FIG. 4 is a top view of the flow cage 104. The flow cage 104 has at its lower end 114 a connection profile 141 that allows the flow cage 104 and thus the bumper assembly 100 to be attached at the lower end of the production assembly which may include the production tubular, the well casing, or some other feature within the well. The flow cage 104 has at its upper end a slot 120. The slot 120 has an enlarged area 123 that allows the portion of the circumferential profile 112 having a diameter D2 to be inserted into the slot 120's enlarged area 123. The slot 120 also has another portion 121 that allows the portion of the circumferential profile 112 having a diameter D1 to be moved within the portion 121 of slot 120. The portion 121 of slot 120 has a length L3 where L3 is less than L1 in order to allow the area of reduced diameter D1 of circumferential profile 112 to fit fully within slot 121. It is important to note that the portion of circumferential profile 112 having a diameter D2 is larger than and will not fit within portion 121 of slot 120.
FIG. 5 is a side view of the flow cage 104. The flow cage 104 has at its lower end a connection profile 141 that allows the flow cage 104 to be attached to the lower end of the production assembly. At the upper end of the flow cage 104 and generally coaxial with flow cage 104 about the centerline 142 is a first bore 144. The first bore 144 has diameter D3 that generally corresponds with portion 121 of slot 120. The first bore 144 has a second diameter D4 that generally corresponds with portion 123 of slot 120. A shoulder 146 is formed within bore 144 at the interface of diameter D4 and diameter D3. While generally diameter D4 corresponds with portion 123 of slot 120 a portion of bore 144 diameter D4 extends towards the upper end of the interior of flow cage 104, generally corresponding to slot 121. The bore 144 is generally radially open in one direction adjacent to both diameters D3 and D4 corresponding respectively to portion 121 and 123 of slot 120.
FIG. 6 is an end on view from the upper end of the flow cage 104. As can be seen in FIG. 6 flow cage 104 has a bore 144. The bore 144 has a diameter D3 and a second diameter D4. Where diameter D4 is larger than diameter D3. Slot 120 has a first portion 121 that has a width generally equivalent to diameter D3 and a second portion 123 it is generally equivalent to diameter D4.
FIG. 7 depicts the bumper assembly 100 in a semi-assembled state. The spring 102 is placed such that at least a portion of the impact head/mandrel 106 passes through the center of and is coaxial with the spring 102. The upper end of spring 102 contacts shoulder 134. The spring 102 is then at least partially compressed such that circumferential profile 112 extends out past the lower end of spring 102 preferably for at least length L3 and L2. Preferably L3 is greater than L1 but in any event L3 is at least equal to L1. With the circumferential profile 112 exposed, the flow cage 104 is placed such that the centerline 142 of flow cage 104 is at a roughly 90° angle to the centerline 131 of the head/mandrel 106.
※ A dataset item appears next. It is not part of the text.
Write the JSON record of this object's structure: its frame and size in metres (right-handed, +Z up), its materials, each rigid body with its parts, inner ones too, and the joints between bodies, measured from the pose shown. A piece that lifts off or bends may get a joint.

In FIG. 8 the impact head/mandrel 106 is moved such that the portion of circumferential profile 112 having diameter D2 is inserted into the first portion 123 of slot 120 which has an opening large enough for the portion of circumferential profile D2 to pass into the interior bore 144.
In FIG. 9 the flow cage 104 is rotated generally about the intersection of impact head/mandrel 106's centerline 131 and flow cage 104's centerline 142 keeping the large portion of circumferential profile 112 having diameter D2 within the interior bore 144 portion having diameter D4. Flow cage 104 is rotated until impact head/mandrel 106's centerline 131 and flow cage 104's centerline are aligned.
In FIG. 10 flow cage 104 is moved such that circumferential profile 112's shoulder 140 lands on flow cage 104's shoulder 146. Generally, as can be seen in FIG. 5 shoulder 146 is some distance D5 towards the upper end of the flow cage 104 away from enlarged portion 123 of slot 120. By being located some distance D5 from enlarged portion 123 of slot 120 the large portion of circumferential profile 112 having diameter D2 is prevented from simply moving radially outward and out of the slot. The spring 102 is now released applying a force through shoulder 140 on the large portion of circumferential profile 112 having diameter D2 on shoulder 146 of flow cage 104. The applied force of the spring generally locks the impact head mandrel 106 to flow cage 104.
The methods and materials described as being used in a particular embodiment may be used in any other embodiment. While the embodiments are described with reference to various implementations and exploitations, it will be understood that these embodiments are illustrative and that the scope of the inventive subject matter is not limited to them. Many variations, modifications, additions and improvements are possible.
Plural instances may be provided for components, operations or structures described herein as a single instance. In general, structures and functionality presented as separate components in the exemplary configurations may be implemented as a combined structure or component. Similarly, structures and functionality presented as a single component may be implemented as separate components. These and other variations, modifications, additions, and improvements may fall within the scope of the inventive subject matter.